The third point in Dr. O’Mahony’s conclusion is too quick to make social science evidence the determining factor for challenges under Article 40.1. His discussion overlooks the jurisprudence concerning breaches of Article 40.1 and it therefore fails to attend to the implications for the first and second limbs of the commonly invoked tripartite test of the terms of Articles 41 and 42 for any future differential treatment, post amendment, of same-sex and opposite-sex married couples. It is those constitutional provisions which would present the first and foremost obstacle to the constitutionality of any preferential treatment of opposite-sex couples in legislation dealing with adoption, DAHR and surrogacy, e.g. with a view to vindicating the child’s right to or interest in a mother and a father where practicable.
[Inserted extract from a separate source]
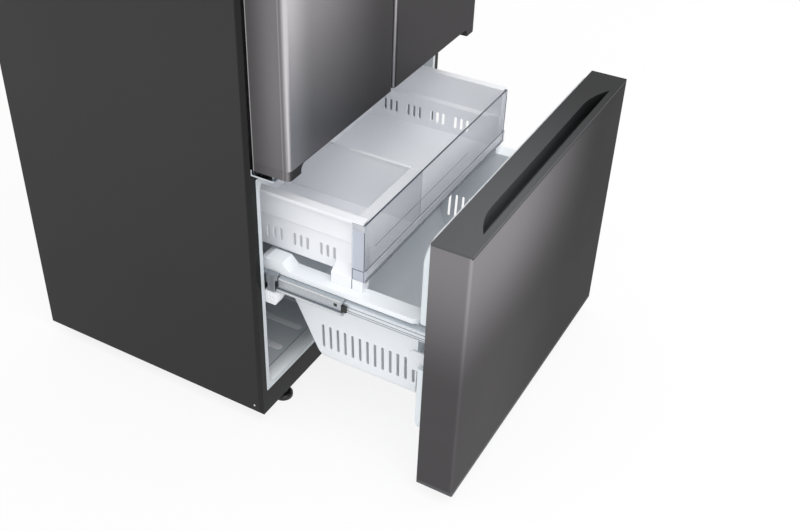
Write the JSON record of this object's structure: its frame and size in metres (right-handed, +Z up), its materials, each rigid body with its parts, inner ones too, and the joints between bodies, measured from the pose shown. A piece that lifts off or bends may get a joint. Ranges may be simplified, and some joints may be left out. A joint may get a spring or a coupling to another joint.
{
  "type": "bottom freezer refrigerator",
  "caption": "Tall refrigerator with a pair of upper doors over a pull-out freezer drawer that holds a slotted basket and a sliding tray.",
  "frame": {"origin": "centre of the whole part's box at the floor, with the drawer standing open as modelled", "axes": "+X to the right seen from the front, +Y to the back, +Z up"},
  "size_m": [0.908, 1.277, 1.7763],
  "materials": {
    "case_paint": "satin charcoal paint with a fine grain",
    "dark_stainless": "dark tinted stainless, fine brushing, smudge resistant",
    "dark_cap": "matt dark grey moulding",
    "white_liner": "formed white sheet, soft gloss",
    "white_plastic": "white moulding, soft gloss",
    "basket_plastic": "cool white moulding, slightly see-through",
    "tray_plastic": "cool white moulding",
    "clear_plastic": "clear moulding",
    "shelf_glass": "clear tempered glass",
    "pale_rubber": "soft grey-white seal",
    "zinc_steel": "zinc-plated rolled steel",
    "bracket_steel": "plated pressed steel",
    "bright_steel": "bright plated steel",
    "galvanised_sheet": "plain coated sheet",
    "black_plastic": "black moulding",
    "black_rubber": "black rubber",
    "black_enamel": "gloss black enamel",
    "coil_metal": "bare aluminium fins and tube",
    "foam": "rigid foam"
  },
  "bodies": {
    "cabinet": {"outer_case": "case_paint", "back_panel": "galvanised_sheet", "insulation": "foam", "freezer_liner": "white_liner", "fridge_liner": "white_liner", "mullion_cover": "case_paint", "base_frame": "case_paint", "front_feet": "black_plastic", "compressor": "black_enamel", "compressor_grommets": "black_rubber", "condenser": "coil_metal", "fan_shroud": "black_plastic", "drain_pan": "black_plastic", "machine_cover": "galvanised_sheet", "power_inlet": "black_plastic", "evaporator": "coil_metal", "evaporator_cover": "white_liner", "rails_outer": "zinc_steel", "rail_brackets": "bracket_steel", "rail_caps": "white_plastic", "tray_runners": "white_plastic", "centre_hinges": "bright_steel", "top_hinges": "bright_steel", "hinge_covers": "dark_cap", "shelf_ladders": "bright_steel", "shelf_frames": "white_plastic", "shelf_glass": "shelf_glass", "crisper_cover": "shelf_glass", "crisper_left": "clear_plastic", "crisper_right": "clear_plastic", "air_duct": "white_plastic"},
    "rear_rollers": {"rear_rollers": "black_plastic"},
    "condenser_fan": {"condenser_fan": "black_plastic"},
    "evaporator_fan": {"evaporator_fan": "white_plastic"},
    "left_door": {"door_skin_left": "dark_stainless", "door_bottom_cap_left": "dark_cap", "door_top_cap_left": "dark_cap", "door_liner_left": "white_liner", "door_gasket_left": "pale_rubber", "door_bins_left": "clear_plastic"},
    "right_door": {"door_skin_right": "dark_stainless", "door_bottom_cap_right": "dark_cap", "door_top_cap_right": "dark_cap", "door_liner_right": "white_liner", "door_gasket_right": "pale_rubber", "door_bins_right": "clear_plastic"},
    "mullion_flap": {"mullion_flap": "dark_cap"},
    "drawer": {"drawer_skin": "dark_stainless", "drawer_top_cap": "dark_cap", "drawer_bottom_cap": "dark_cap", "drawer_liner": "white_liner", "drawer_gasket": "pale_rubber", "rails_inner": "zinc_steel", "freezer_basket": "basket_plastic", "basket_clips": "white_plastic"},
    "rail_middle": {"rails_middle": "zinc_steel", "rail_bumpers": "black_plastic"},
    "tray": {"tray_body": "tray_plastic", "tray_front": "clear_plastic", "tray_divider": "white_plastic"}
  },
  "joints": [
    {"name": "left_door_hinge", "type": "hinge", "parent": "cabinet", "child": "left_door", "pos_m": [-0.435, -0.1485, 1.25], "axis": [0, 0, -1], "range_deg": [0, 120]},
    {"name": "right_door_hinge", "type": "hinge", "parent": "cabinet", "child": "right_door", "pos_m": [0.435, -0.1485, 1.25], "axis": [0, 0, 1], "range_deg": [0, 120]},
    {"name": "flap_hinge", "type": "hinge", "parent": "left_door", "child": "mullion_flap", "pos_m": [-0.061, -0.089, 1.25], "axis": [0, 0, 1], "range_deg": [0, 90]},
    {"name": "drawer_slide", "type": "slide", "parent": "cabinet", "child": "drawer", "axis": [0, 1, 0], "range_m": [0, 0.436]},
    {"name": "rail_slide", "type": "slide", "parent": "cabinet", "child": "rail_middle", "axis": [0, 1, 0], "range_m": [0, 0.218]},
    {"name": "tray_slide", "type": "slide", "parent": "cabinet", "child": "tray", "axis": [0, 1, 0], "range_m": [0, 0.2965]},
    {"name": "roller_spin", "type": "hinge", "parent": "cabinet", "child": "rear_rollers", "pos_m": [0, 0.5725, 0.018], "axis": [1, 0, 0], "continuous": true},
    {"name": "condenser_fan_spin", "type": "hinge", "parent": "cabinet", "child": "condenser_fan", "pos_m": [-0.04, 0.529, 0.1263], "axis": [1, 0, 0], "continuous": true},
    {"name": "evaporator_fan_spin", "type": "hinge", "parent": "cabinet", "child": "evaporator_fan", "pos_m": [0, 0.5325, 0.6665], "axis": [0, 1, 0], "continuous": true}
  ],
  "couplings": [
    {"joint": "rail_slide", "follows": "drawer_slide", "ratio": 0.5},
    {"joint": "tray_slide", "follows": "drawer_slide", "ratio": 0.68}
  ]
}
Mothers and Fathers Matter believes that having a loving mother and father involved in the lives of children is particularly beneficial to everyone concerned. Many studies testify to this. Here is one:
“The use of data on the proportion of children living in single-parent families and stepfamilies as an indicator of wellbeing may seem unfair and insensitive. Plenty of children in two-parent families are damaged by their parents’ relationships; plenty of children in single-parent and stepfamilies are growing up secure and happy. Nor can the terms ‘single-parent families’ and ‘stepfamilies’ do justice to the many different kinds of family unit that have become common in recent decades. But at the statistical level there is evidence to associate growing up in single-parent families and stepfamilies with greater risk to well-being – including a greater risk of dropping out of school, of leaving home early, of poorer health, of low skills, and of low pay. Furthermore such risks appear to persist even when the substantial effect of increased poverty levels in single-parent families and and stepfamilies with greater risk to well-being – including a greater risk of dropping out of school, of leaving home early, of poorer health, of low skills, and of low pay.”
From: Child Poverty in Perspective: An Overview of Child Wellbeing in Rich Countries UNICEF Report Card 7, 2007 http://www.unicef-irc.org/publications/pdf/rc7_eng.pdf
Here is how two scholars summarise the research in this area.
“There is a growing consensus that having two married parents is the best environment for children. Marriage brings not only clear economic benefits but social benefits as well, enabling children to grow up to be more successful than they might otherwise be.”
From: Creating an Opportunity Society by Ron Haskins and Isabel Sawhill, 2009. http://www.brookings.edu/research/books/2009/creatinganopportunitysociety
Note: Research in this area is not directly relevant to the specific debate on families headed by same-sex couples but it is highly relevant to the overall debate about Article 41 of our Constitution which rightly recognises the unique value of the family based on marriage as presently defined in Irish law.